Benoît Poelvoorde et Virginie Efira avaient-ils déjà travaillé ensemble ?
Je crois qu’ils avaient fait un film belge, et ils avaient quelques scènes dans Mon pire cauchemar d’Anne Fontaine. Ils étaient vraiment heureux de tourner ensemble, ils s’apprécient beaucoup et il y a une grande confiance entre eux, qui est jolie à filmer.
La scène où Violette raconte à ses enfants comment elle a rencontré Paul-André est particulièrement touchante.
Je crois que c’est un des meilleurs moments, c’est joli, on le sentait en tournant la scène. Le trouble qui vient… C’est aussi une métaphore sur le jeu : à jouer, cela devient vrai. Il y a très peu d’improvisations, mais là il y en a une de Benoît. Quand elle dit dans son cou : « C’était… c’était… » Tout d’un coup, j’entends Benoît dire : « C’était un lundi. » Ça, c’est du Poelvoorde. Sur le moment, je l’ai engueulé, je trouvais ça complètement con. On a mis deux ans à écrire, il faut respecter les dialogues. Et en fait, c’est très drôle, et je l’ai gardé évidemment.

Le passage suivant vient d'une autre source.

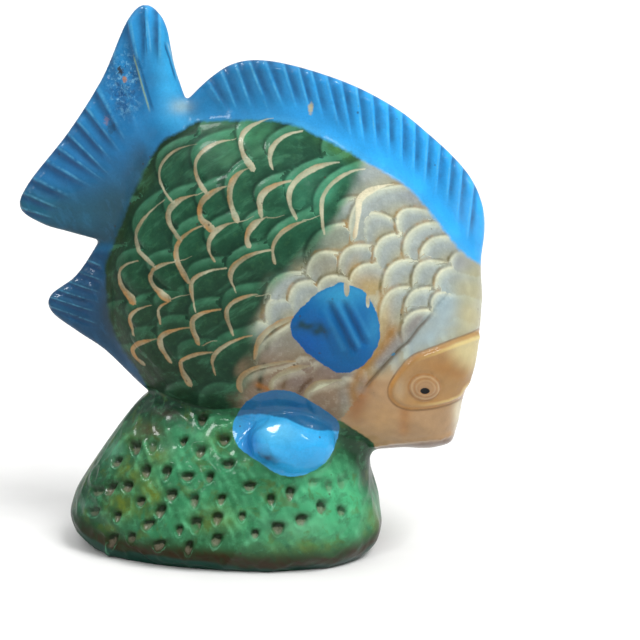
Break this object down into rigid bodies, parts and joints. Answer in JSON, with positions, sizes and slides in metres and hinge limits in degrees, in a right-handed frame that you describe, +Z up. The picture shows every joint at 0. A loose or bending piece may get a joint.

Vous avez pu dire de lui que c’était votre Antoine Doinel…
Je me retrouve en lui, c’est vrai, le physique, le caractère… C’est chouette d’avoir quelqu’un. Mais on se projette toujours, vous savez, il y a une part d’alter ego avec Isabelle Carré également.
Justement, Pauline, jeune fille blonde, le teint pâle, ne peut-elle pas faire penser à Isabelle Carré à ses débuts ?
Tout le monde me le dit, c’est dingue ! Là, c’est vraiment mon inconscient… On va voir si Isabelle y pense.
Vous êtes en pleine tournée promotionnelle. Est-ce un moment qui vous plaît ou que vous appréhendez ?
C’est plus que de la promotion, c’est aller voir les gens. Pour moi, un film est fini quand j’ai pu rencontrer le public. Le public, c’est l’aboutissement. Je suis de la vieille école du ciné-club. Et c’est important d’aller dans les villes et villages de France pour savoir ce que les gens attendent, ce qu’ils ont aimé ou pas. Ce film a pris cinq ans de ma vie, c’est important d’avoir un retour sur ce travail.